On Saturday, April 25, the Traverse City Record-Eagle ran a short wire report from Cleveland regarding a surveillance video the Government had obtained on John Demjanjuk. It appears that on April 6, about a week prior to Demjanjuk's removal from his home in a wheel-chair, he was photographed walking, somewhat unsteadily but without other assistance, to his car which was in his driveway. He opened the door and then, as many older people do and again somewhat haltingly, backed into the front seat and pulled his legs in after him. One commentator said he was obviously "having difficulty" managing the maneuver, but the Cleveland Plain Dealer, in a scorching editorial, said that "the 89-year old con artist hammed it up" and that he should have received an Oscar for the performance.
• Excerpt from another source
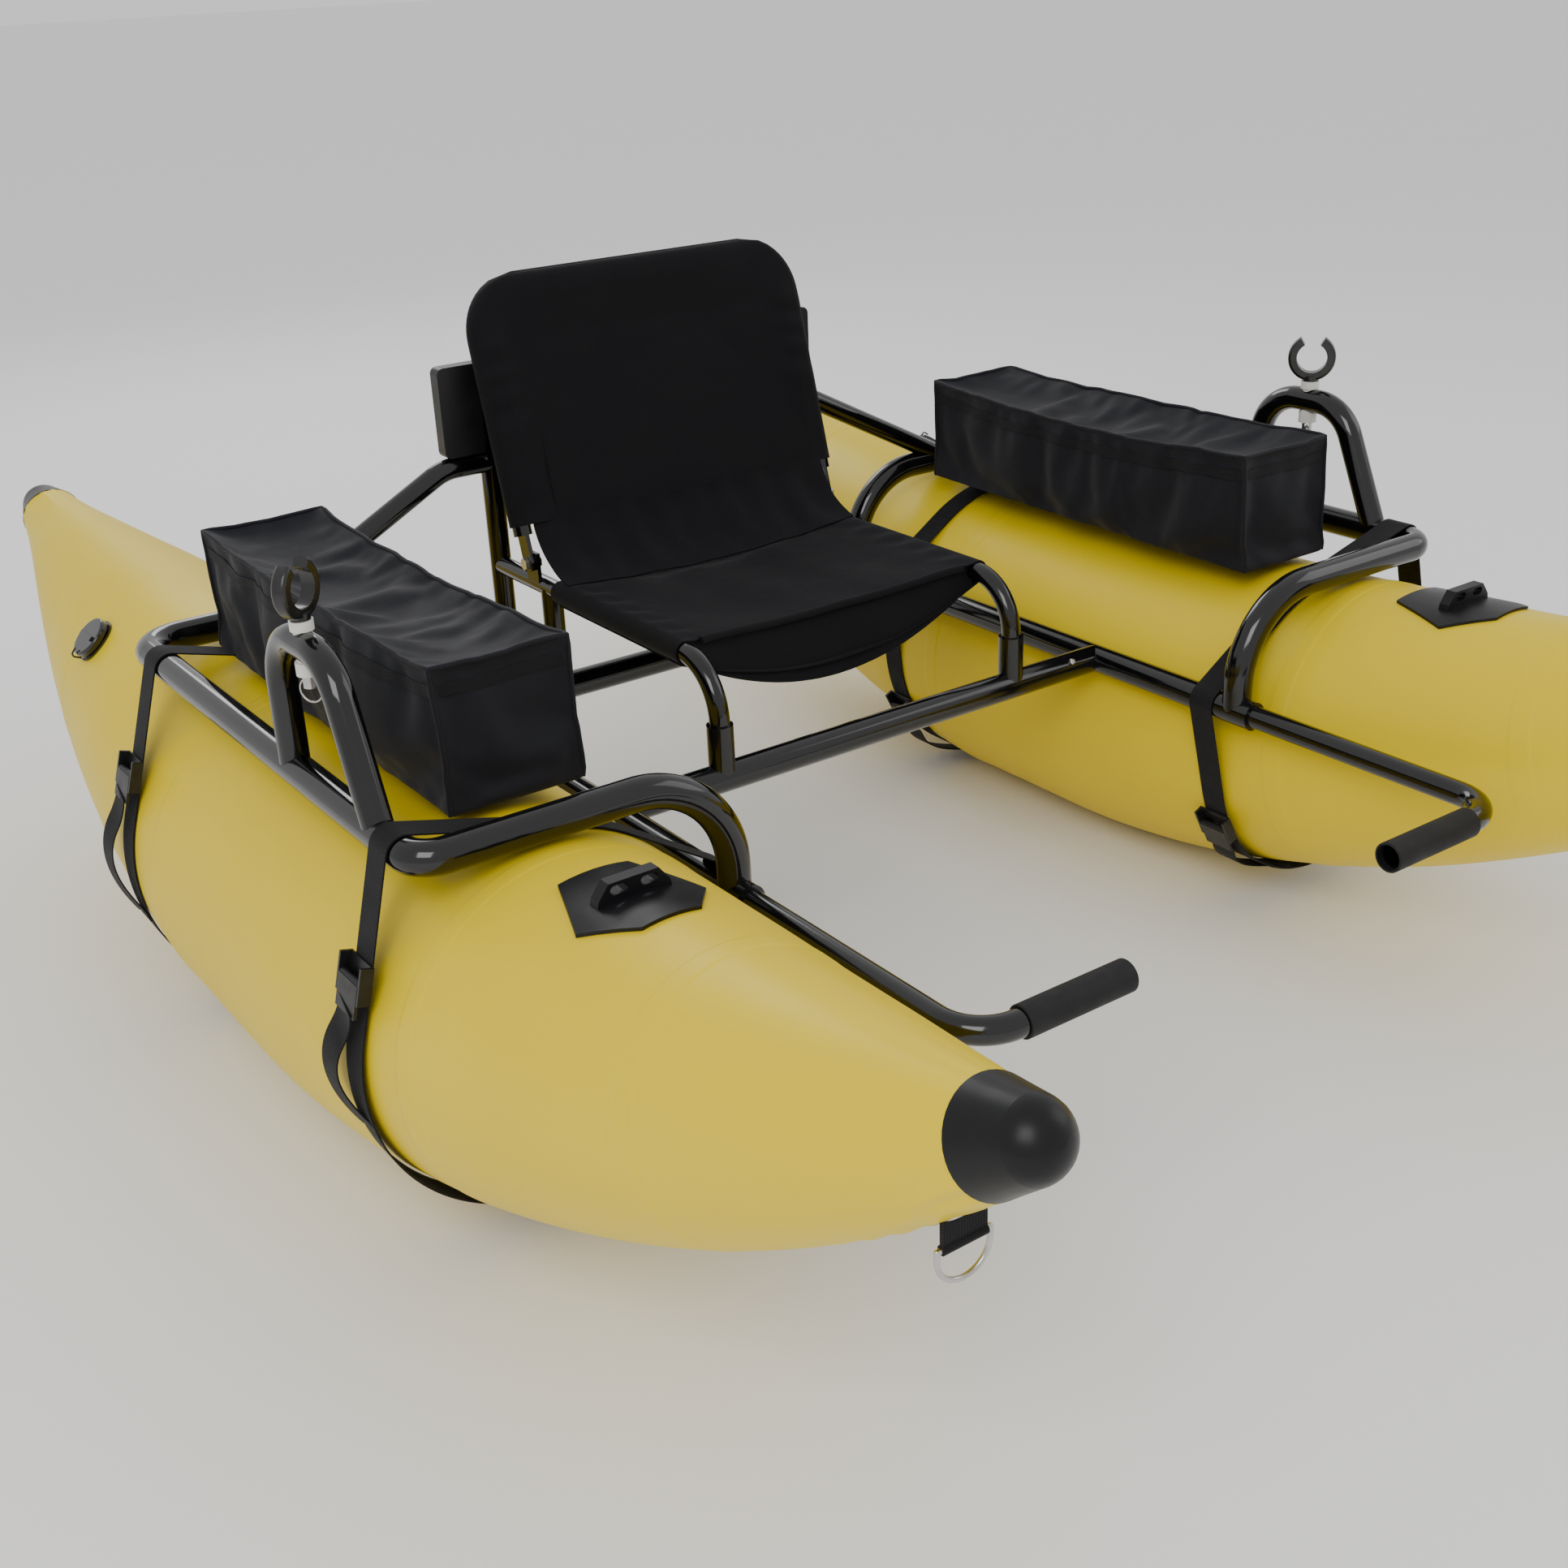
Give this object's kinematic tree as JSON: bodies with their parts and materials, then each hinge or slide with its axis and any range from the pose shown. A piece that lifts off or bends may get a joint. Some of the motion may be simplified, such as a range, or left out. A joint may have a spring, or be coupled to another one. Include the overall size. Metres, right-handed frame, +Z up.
{
  "type": "pontoon boat",
  "caption": "Small inflatable catamaran boat with a tube frame, folding seat, oarlocks, footrests, side bags and a motor board.",
  "frame": {"origin": "on the ground under the middle of the boat, at the lowest points of the two pontoons", "axes": "+Y from bow to stern along the pontoons, +X to port, +Z up"},
  "size_m": [1.43, 2.1298, 0.7526],
  "materials": {
    "pontoon_skin": "satin coated fabric",
    "moulded_rubber": "matte",
    "frame_paint": "gloss black powder coat",
    "seat_fabric": "woven polyester",
    "bag_fabric": "coated woven nylon",
    "webbing": "flat woven",
    "bare_steel": "plated",
    "nylon": "natural",
    "valve_plastic": "gloss",
    "buckle_metal": "black",
    "grip_rubber": "foam sleeve",
    "board_panel": "satin black",
    "oarlock_metal": "painted cast"
  },
  "bodies": {
    "boat_frame": {"bow_patches": "moulded_rubber", "frame_bolts": "bare_steel", "front_cross_bar": "frame_paint", "motor_arch": "frame_paint", "motor_board": "board_panel", "nose_caps": "moulded_rubber", "oarlock_bushings": "nylon", "port_bag": "bag_fabric", "port_front_arch": "frame_paint", "port_front_strap": "webbing", "port_inner_rail": "frame_paint", "port_oarlock_tower": "frame_paint", "port_outer_rail": "frame_paint", "port_pontoon": "pontoon_skin", "port_rear_arch": "frame_paint", "port_rear_strap": "webbing", "rear_cross_bar": "frame_paint", "rear_uprights": "frame_paint", "seat_rear_legs": "frame_paint", "seat_side_tubes": "frame_paint", "seat_sling": "seat_fabric", "seat_underlay": "seat_fabric", "starboard_bag": "bag_fabric", "starboard_front_arch": "frame_paint", "starboard_front_strap": "webbing", "starboard_inner_rail": "frame_paint", "starboard_oarlock_tower": "frame_paint", "starboard_outer_rail": "frame_paint", "starboard_pontoon": "pontoon_skin", "starboard_rear_arch": "frame_paint", "starboard_rear_strap": "webbing", "strap_buckles": "buckle_metal", "tow_tabs": "webbing", "valve_bodies": "valve_plastic"},
    "port_oarlock": {"port_oarlock": "oarlock_metal"},
    "port_split_ring": {"port_split_ring": "bare_steel"},
    "port_footrest": {"port_footrest": "frame_paint", "port_foot_grip": "grip_rubber"},
    "port_tow_ring": {"port_tow_ring": "bare_steel"},
    "port_valve_cap": {"port_valve_cap": "valve_plastic"},
    "port_valve_poppet": {"port_valve_poppet": "valve_plastic"},
    "port_front_cam_lever": {"port_front_cam_lever": "buckle_metal"},
    "port_front_snap_button": {"port_front_snap_button": "bare_steel"},
    "port_rear_cam_lever": {"port_rear_cam_lever": "buckle_metal"},
    "port_rear_snap_button": {"port_rear_snap_button": "bare_steel"},
    "starboard_oarlock": {"starboard_oarlock": "oarlock_metal"},
    "starboard_split_ring": {"starboard_split_ring": "bare_steel"},
    "starboard_footrest": {"starboard_footrest": "frame_paint", "starboard_foot_grip": "grip_rubber"},
    "starboard_tow_ring": {"starboard_tow_ring": "bare_steel"},
    "starboard_valve_cap": {"starboard_valve_cap": "valve_plastic"},
    "starboard_valve_poppet": {"starboard_valve_poppet": "valve_plastic"},
    "starboard_front_cam_lever": {"starboard_front_cam_lever": "buckle_metal"},
    "starboard_front_snap_button": {"starboard_front_snap_button": "bare_steel"},
    "starboard_rear_cam_lever": {"starboard_rear_cam_lever": "buckle_metal"},
    "starboard_rear_snap_button": {"starboard_rear_snap_button": "bare_steel"},
    "seat_back": {"seat_back_frame": "frame_paint", "seat_back_cover": "seat_fabric"}
  },
  "joints": [
    {"name": "port_oarlock_swivel", "type": "hinge", "parent": "boat_frame", "child": "port_oarlock", "pos_m": [0.638, -0.25458, 0.552], "axis": [0, 0, 1], "continuous": true},
    {"name": "port_split_ring_swing", "type": "hinge", "parent": "port_oarlock", "child": "port_split_ring", "pos_m": [0.638, -0.25458, 0.522], "axis": [-0.7771, -0.6293, 0], "range_deg": [-80, 80]},
    {"name": "port_footrest_slide", "type": "slide", "parent": "boat_frame", "child": "port_footrest", "axis": [0, -1, 0], "range_m": [-0.15, 0.1]},
    {"name": "port_tow_ring_swing", "type": "hinge", "parent": "boat_frame", "child": "port_tow_ring", "pos_m": [0.522, -0.975, 0.31391], "axis": [1, 0, 0], "range_deg": [-70, 70]},
    {"name": "port_valve_cap_turn", "type": "hinge", "parent": "boat_frame", "child": "port_valve_cap", "pos_m": [0.63372, 0.452, 0.36214], "axis": [0.6947, 0, 0.7193], "continuous": true},
    {"name": "port_valve_poppet_press", "type": "slide", "parent": "boat_frame", "child": "port_valve_poppet", "axis": [-0.6947, 0, -0.7193], "range_m": [0, 0.004], "stiffness_N_per_m": 500, "springref_m": -0.001},
    {"name": "port_front_cam_lever_open", "type": "hinge", "parent": "boat_frame", "child": "port_front_cam_lever", "pos_m": [0.35314, -0.398, 0.12576], "axis": [0, 1, 0], "range_deg": [0, 75], "stiffness_Nm_per_rad": 0.1, "springref_deg": -17.19},
    {"name": "port_front_snap_button_press", "type": "slide", "parent": "boat_frame", "child": "port_front_snap_button", "axis": [0, 0.766, -0.6428], "range_m": [0, 0.004], "stiffness_N_per_m": 800, "springref_m": -0.001},
    {"name": "port_rear_cam_lever_open", "type": "hinge", "parent": "boat_frame", "child": "port_rear_cam_lever", "pos_m": [0.34247, 0.165, 0.10564], "axis": [0, 1, 0], "range_deg": [0, 75], "stiffness_Nm_per_rad": 0.1, "springref_deg": -17.19},
    {"name": "port_rear_snap_button_press", "type": "slide", "parent": "boat_frame", "child": "port_rear_snap_button", "axis": [0, 0.766, -0.6428], "range_m": [0, 0.004], "stiffness_N_per_m": 800, "springref_m": -0.001},
    {"name": "starboard_oarlock_swivel", "type": "hinge", "parent": "boat_frame", "child": "starboard_oarlock", "pos_m": [-0.638, -0.25458, 0.552], "axis": [0, 0, 1], "continuous": true},
    {"name": "starboard_split_ring_swing", "type": "hinge", "parent": "starboard_oarlock", "child": "starboard_split_ring", "pos_m": [-0.638, -0.25458, 0.522], "axis": [0.5592, -0.829, 0], "range_deg": [-80, 80]},
    {"name": "starboard_footrest_slide", "type": "slide", "parent": "boat_frame", "child": "starboard_footrest", "axis": [0, -1, 0], "range_m": [-0.15, 0.1]},
    {"name": "starboard_tow_ring_swing", "type": "hinge", "parent": "boat_frame", "child": "starboard_tow_ring", "pos_m": [-0.522, -0.975, 0.31391], "axis": [1, 0, 0], "range_deg": [-70, 70]},
    {"name": "starboard_valve_cap_turn", "type": "hinge", "parent": "boat_frame", "child": "starboard_valve_cap", "pos_m": [-0.63372, 0.452, 0.36214], "axis": [-0.6947, 0, 0.7193], "continuous": true},
    {"name": "starboard_valve_poppet_press", "type": "slide", "parent": "boat_frame", "child": "starboard_valve_poppet", "axis": [0.6947, 0, -0.7193], "range_m": [0, 0.004], "stiffness_N_per_m": 500, "springref_m": -0.001},
    {"name": "starboard_front_cam_lever_open", "type": "hinge", "parent": "boat_frame", "child": "starboard_front_cam_lever", "pos_m": [-0.69207, -0.398, 0.31095], "axis": [0, 1, 0], "range_deg": [0, 75], "stiffness_Nm_per_rad": 0.1, "springref_deg": -17.19},
    {"name": "starboard_front_snap_button_press", "type": "slide", "parent": "boat_frame", "child": "starboard_front_snap_button", "axis": [0, 0.766, -0.6428], "range_m": [0, 0.004], "stiffness_N_per_m": 800, "springref_m": -0.001},
    {"name": "starboard_rear_cam_lever_open", "type": "hinge", "parent": "boat_frame", "child": "starboard_rear_cam_lever", "pos_m": [-0.69809, 0.165, 0.30958], "axis": [0, 1, 0], "range_deg": [0, 75], "stiffness_Nm_per_rad": 0.1, "springref_deg": -17.19},
    {"name": "starboard_rear_snap_button_press", "type": "slide", "parent": "boat_frame", "child": "starboard_rear_snap_button", "axis": [0, 0.766, -0.6428], "range_m": [0, 0.004], "stiffness_N_per_m": 800, "springref_m": -0.001},
    {"name": "seat_back_fold", "type": "hinge", "parent": "boat_frame", "child": "seat_back", "pos_m": [0, 0.15, 0.437], "axis": [1, 0, 0], "range_deg": [0, 100]}
  ]
}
Of course, no one reading the press reports knows the extent of Demjanjuk's medical condition, whether he was "hamming it up," and so forth, any more than we actually know what he did or didn't do 67 years ago in eastern Poland. And though I might modify my description of the manner in which he was taken from his home on April 14, my point remains intact. The point is that, even if it's a good idea to cooperate once again in trying Demjanjuk for war crimes (which I doubt), he's still being treated substantially more severely than the CIA operatives who administered torture to detainees in American prisons in the last few years and who are being given a ride. It's still a double standard.

Steve Morse said...

On Thursday, April 30, John Demjanjuk's petition to review his deportation order was denied by the United States Supreme Court. Four days later, on Monday, May 4, Mr. Demjanjuk arrived in an ambulance at the Cleveland Burke Lakefront Airport where he was carried in a wheelchair by federal agents and placed in a small jet aircraft. Airport Commissioner Khalid Bahhur confirmed Mr. Demjanjuk was on the plane and that his destination was Germany.